=== Aim of the exercise ===
In the listing that follows, locate the line containing "on the floor." and the line containing "obj.data.transform(obj.matrix_world)". Retype exactly those two lines and every line between them, and nothing more.

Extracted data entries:
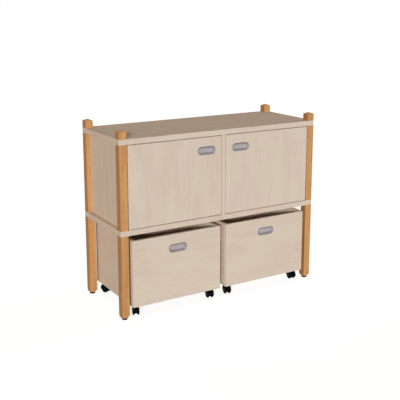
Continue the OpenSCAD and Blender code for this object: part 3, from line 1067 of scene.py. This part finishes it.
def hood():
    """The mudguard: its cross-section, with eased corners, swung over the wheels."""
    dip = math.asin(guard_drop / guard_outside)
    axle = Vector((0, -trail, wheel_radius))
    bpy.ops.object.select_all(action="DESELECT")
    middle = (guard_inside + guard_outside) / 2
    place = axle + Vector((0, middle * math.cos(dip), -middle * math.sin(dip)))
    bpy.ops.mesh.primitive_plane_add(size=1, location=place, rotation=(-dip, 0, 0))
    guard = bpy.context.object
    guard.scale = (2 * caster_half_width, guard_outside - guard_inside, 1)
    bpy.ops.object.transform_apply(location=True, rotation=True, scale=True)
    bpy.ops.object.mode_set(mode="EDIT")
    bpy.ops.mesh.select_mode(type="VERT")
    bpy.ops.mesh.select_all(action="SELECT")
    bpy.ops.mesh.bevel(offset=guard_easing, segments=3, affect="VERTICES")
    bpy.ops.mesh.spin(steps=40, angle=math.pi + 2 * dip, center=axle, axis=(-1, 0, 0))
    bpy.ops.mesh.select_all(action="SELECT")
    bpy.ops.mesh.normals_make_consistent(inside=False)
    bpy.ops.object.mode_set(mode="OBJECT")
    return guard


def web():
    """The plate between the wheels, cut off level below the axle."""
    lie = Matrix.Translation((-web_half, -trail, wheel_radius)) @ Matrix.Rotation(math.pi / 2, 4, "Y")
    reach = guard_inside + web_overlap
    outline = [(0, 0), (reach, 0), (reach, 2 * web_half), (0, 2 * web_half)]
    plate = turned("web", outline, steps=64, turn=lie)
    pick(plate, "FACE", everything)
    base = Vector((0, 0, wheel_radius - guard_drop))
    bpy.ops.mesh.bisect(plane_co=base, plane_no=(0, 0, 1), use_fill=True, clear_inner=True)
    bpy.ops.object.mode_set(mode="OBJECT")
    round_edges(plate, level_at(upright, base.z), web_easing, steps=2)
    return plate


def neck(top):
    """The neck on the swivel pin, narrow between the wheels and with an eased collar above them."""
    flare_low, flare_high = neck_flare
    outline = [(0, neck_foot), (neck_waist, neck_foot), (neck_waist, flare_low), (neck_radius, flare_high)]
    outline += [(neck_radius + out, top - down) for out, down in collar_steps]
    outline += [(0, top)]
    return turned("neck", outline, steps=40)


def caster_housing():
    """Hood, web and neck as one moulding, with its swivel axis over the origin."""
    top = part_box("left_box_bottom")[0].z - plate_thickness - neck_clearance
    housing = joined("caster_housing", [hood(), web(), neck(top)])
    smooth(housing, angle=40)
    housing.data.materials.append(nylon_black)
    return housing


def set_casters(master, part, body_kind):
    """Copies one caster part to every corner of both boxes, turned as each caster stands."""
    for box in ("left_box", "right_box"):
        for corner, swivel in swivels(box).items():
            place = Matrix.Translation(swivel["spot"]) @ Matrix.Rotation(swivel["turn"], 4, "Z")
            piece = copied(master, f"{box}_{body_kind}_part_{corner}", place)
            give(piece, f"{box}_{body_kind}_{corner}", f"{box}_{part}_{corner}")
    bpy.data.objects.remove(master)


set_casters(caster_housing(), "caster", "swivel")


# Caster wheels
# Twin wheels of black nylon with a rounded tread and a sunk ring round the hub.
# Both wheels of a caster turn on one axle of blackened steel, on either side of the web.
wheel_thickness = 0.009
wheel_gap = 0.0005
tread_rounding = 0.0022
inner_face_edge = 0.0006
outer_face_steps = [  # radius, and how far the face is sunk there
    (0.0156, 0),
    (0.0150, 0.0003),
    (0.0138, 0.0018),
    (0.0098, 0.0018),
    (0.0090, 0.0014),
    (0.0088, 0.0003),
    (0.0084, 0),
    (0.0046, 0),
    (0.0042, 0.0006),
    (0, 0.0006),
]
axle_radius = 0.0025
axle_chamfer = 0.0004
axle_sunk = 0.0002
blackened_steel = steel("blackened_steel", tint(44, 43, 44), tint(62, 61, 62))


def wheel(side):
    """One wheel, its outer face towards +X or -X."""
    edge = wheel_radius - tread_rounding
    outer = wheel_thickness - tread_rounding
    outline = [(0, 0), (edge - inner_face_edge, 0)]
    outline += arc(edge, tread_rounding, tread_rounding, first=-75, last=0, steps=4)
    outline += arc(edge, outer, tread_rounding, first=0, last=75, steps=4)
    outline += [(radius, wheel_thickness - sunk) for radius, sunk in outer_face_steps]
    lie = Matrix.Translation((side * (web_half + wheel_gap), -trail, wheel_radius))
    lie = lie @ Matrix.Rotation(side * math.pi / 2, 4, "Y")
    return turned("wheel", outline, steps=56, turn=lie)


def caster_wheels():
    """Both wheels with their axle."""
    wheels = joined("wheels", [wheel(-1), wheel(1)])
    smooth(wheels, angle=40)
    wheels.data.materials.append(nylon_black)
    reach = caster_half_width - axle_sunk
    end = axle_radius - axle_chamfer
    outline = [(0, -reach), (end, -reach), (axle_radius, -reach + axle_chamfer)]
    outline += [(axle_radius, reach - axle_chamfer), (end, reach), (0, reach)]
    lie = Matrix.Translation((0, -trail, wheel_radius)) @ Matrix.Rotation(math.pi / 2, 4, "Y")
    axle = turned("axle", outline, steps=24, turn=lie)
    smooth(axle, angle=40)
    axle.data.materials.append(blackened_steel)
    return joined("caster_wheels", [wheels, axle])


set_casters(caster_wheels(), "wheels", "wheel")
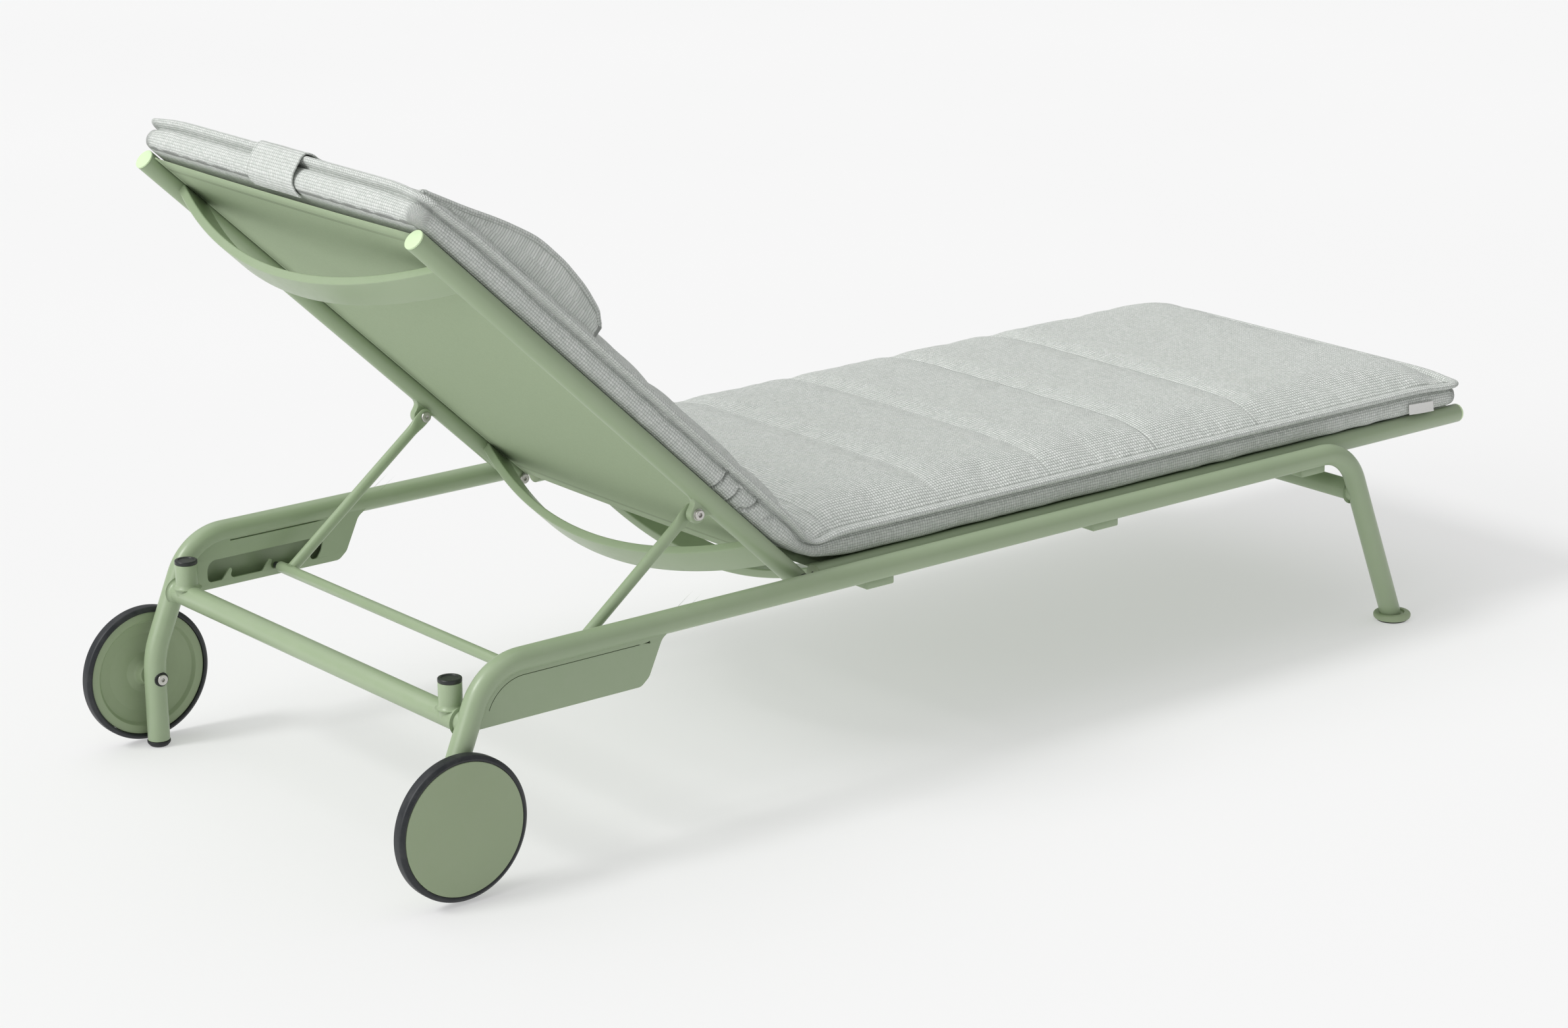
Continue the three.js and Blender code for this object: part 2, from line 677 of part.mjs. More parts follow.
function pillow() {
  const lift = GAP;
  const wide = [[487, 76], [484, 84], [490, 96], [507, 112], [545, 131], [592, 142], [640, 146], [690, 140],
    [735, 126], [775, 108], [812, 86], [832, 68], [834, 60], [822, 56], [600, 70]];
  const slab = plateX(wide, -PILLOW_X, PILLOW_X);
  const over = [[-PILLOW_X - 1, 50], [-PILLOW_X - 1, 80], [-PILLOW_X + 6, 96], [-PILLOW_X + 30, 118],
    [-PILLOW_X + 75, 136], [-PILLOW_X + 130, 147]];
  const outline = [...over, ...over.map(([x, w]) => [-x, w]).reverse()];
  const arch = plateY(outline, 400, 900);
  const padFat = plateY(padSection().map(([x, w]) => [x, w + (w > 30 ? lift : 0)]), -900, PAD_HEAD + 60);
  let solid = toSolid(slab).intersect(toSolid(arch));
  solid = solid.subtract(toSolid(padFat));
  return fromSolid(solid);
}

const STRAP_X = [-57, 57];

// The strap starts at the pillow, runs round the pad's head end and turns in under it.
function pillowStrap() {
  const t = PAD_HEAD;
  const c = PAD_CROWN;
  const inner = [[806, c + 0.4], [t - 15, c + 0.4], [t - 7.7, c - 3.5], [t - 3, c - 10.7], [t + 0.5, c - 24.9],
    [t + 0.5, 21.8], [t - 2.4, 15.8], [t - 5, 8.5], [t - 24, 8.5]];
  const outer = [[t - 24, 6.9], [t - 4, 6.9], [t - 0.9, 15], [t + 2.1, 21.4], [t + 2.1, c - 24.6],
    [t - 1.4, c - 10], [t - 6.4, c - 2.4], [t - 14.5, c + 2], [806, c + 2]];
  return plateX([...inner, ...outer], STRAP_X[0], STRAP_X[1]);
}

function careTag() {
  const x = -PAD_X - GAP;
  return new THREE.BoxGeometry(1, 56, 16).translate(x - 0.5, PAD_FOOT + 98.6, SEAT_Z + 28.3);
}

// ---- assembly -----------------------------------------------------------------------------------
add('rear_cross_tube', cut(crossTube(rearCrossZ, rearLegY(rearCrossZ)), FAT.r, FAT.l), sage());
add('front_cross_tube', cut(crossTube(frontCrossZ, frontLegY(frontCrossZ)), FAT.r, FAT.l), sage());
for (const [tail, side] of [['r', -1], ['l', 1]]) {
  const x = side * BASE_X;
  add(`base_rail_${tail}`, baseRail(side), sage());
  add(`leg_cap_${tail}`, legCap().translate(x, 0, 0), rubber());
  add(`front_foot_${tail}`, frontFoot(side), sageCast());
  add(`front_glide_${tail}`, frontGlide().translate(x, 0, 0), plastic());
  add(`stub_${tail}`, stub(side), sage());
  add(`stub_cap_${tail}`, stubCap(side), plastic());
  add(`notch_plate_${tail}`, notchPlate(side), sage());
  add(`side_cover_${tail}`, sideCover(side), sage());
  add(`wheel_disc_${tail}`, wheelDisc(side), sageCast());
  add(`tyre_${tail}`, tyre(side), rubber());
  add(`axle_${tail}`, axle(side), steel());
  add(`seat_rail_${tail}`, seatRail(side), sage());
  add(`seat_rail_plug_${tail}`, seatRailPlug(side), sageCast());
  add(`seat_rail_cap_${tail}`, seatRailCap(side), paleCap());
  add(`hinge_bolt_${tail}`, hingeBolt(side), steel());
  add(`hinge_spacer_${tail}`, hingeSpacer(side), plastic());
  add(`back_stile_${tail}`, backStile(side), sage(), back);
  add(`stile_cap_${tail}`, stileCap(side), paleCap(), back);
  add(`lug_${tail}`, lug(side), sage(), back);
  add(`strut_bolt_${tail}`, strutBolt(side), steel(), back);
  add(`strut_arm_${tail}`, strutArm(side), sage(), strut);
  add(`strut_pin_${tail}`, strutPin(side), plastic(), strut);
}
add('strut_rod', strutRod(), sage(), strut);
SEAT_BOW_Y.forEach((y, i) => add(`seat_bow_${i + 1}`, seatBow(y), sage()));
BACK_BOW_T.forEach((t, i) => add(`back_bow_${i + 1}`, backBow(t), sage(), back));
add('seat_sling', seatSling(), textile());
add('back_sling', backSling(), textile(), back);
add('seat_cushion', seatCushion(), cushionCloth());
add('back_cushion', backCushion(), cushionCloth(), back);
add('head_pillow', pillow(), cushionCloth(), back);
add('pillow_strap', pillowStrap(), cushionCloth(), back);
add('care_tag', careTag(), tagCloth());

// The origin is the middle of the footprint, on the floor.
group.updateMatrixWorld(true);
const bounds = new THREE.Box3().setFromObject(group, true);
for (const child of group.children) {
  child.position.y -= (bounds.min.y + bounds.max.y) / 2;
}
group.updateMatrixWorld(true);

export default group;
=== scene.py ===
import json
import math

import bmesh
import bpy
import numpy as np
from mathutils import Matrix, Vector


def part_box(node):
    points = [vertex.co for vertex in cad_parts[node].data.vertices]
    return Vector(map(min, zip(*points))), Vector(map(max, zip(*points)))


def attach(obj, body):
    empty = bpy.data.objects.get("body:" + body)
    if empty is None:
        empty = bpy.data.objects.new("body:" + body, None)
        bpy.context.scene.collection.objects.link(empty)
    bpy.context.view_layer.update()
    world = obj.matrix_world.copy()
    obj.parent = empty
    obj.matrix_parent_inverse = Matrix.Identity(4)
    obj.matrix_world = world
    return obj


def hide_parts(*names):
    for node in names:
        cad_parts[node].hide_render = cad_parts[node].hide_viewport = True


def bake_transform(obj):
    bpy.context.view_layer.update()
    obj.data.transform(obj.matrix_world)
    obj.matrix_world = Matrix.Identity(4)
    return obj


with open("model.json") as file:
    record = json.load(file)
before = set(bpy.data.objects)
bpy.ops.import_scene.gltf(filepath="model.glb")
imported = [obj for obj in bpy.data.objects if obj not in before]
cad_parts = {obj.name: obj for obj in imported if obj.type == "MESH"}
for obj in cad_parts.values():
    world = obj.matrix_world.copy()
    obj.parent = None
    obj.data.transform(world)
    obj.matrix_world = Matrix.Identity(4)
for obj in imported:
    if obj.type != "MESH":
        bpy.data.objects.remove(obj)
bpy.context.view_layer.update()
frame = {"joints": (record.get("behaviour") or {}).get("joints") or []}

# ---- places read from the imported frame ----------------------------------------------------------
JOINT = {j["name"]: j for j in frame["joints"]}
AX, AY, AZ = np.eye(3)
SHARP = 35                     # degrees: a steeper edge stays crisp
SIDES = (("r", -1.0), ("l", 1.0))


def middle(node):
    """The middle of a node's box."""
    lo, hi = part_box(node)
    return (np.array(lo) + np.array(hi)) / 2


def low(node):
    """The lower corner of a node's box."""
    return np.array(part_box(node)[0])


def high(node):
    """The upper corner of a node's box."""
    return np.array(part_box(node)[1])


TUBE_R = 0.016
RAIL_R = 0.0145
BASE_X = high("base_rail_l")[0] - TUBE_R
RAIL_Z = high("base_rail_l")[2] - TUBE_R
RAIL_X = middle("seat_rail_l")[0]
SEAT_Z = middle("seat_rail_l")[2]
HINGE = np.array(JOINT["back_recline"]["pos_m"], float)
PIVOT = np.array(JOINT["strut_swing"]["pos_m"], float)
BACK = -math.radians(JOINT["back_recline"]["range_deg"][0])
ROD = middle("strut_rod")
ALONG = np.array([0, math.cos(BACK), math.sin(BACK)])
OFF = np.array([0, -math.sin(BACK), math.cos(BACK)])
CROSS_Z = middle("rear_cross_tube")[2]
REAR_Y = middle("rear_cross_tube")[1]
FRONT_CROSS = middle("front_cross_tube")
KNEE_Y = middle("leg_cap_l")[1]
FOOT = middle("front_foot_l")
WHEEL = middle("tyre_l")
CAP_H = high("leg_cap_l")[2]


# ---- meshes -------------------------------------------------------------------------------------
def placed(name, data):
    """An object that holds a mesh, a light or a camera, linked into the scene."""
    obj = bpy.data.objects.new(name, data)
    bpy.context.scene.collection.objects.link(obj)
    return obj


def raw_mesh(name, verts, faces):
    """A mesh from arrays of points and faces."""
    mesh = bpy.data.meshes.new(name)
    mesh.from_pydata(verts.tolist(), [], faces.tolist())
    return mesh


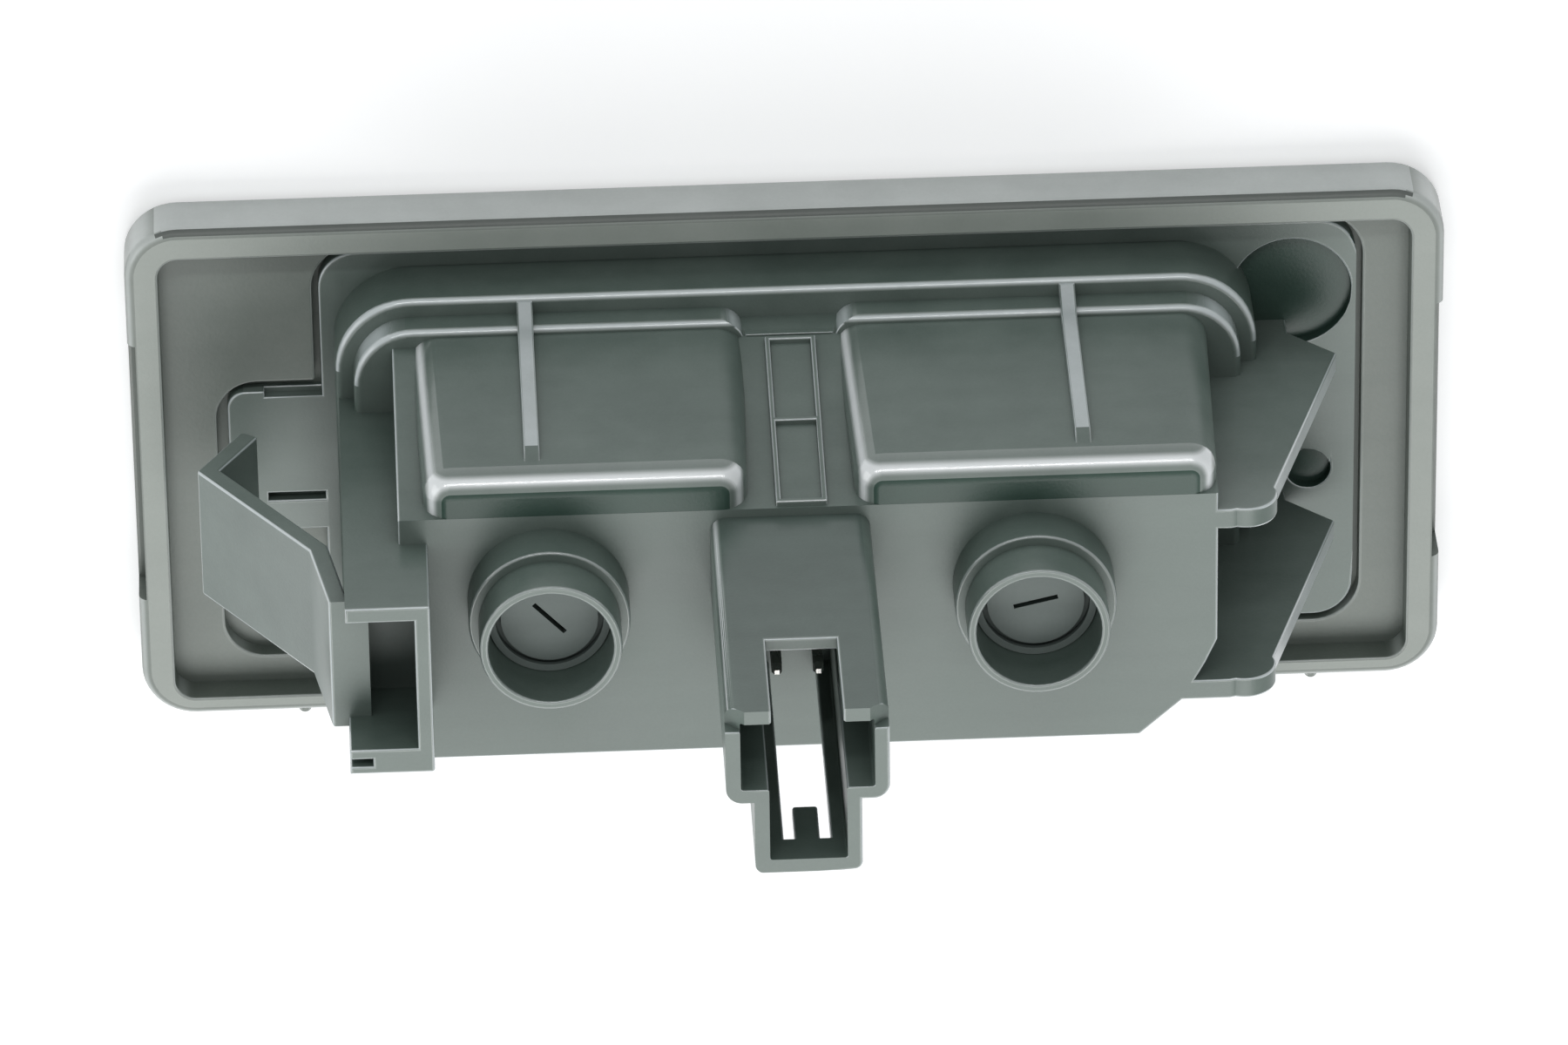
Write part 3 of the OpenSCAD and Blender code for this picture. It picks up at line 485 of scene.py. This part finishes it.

=== The response ===
// The origin is the middle of the footprint, on the floor.
group.updateMatrixWorld(true);
const bounds = new THREE.Box3().setFromObject(group, true);
for (const child of group.children) {
  child.position.y -= (bounds.min.y + bounds.max.y) / 2;
}
group.updateMatrixWorld(true);

export default group;
=== scene.py ===
import json
import math

import bmesh
import bpy
import numpy as np
from mathutils import Matrix, Vector


def part_box(node):
    points = [vertex.co for vertex in cad_parts[node].data.vertices]
    return Vector(map(min, zip(*points))), Vector(map(max, zip(*points)))


def attach(obj, body):
    empty = bpy.data.objects.get("body:" + body)
    if empty is None:
        empty = bpy.data.objects.new("body:" + body, None)
        bpy.context.scene.collection.objects.link(empty)
    bpy.context.view_layer.update()
    world = obj.matrix_world.copy()
    obj.parent = empty
    obj.matrix_parent_inverse = Matrix.Identity(4)
    obj.matrix_world = world
    return obj


def hide_parts(*names):
    for node in names:
        cad_parts[node].hide_render = cad_parts[node].hide_viewport = True


def bake_transform(obj):
    bpy.context.view_layer.update()
    obj.data.transform(obj.matrix_world)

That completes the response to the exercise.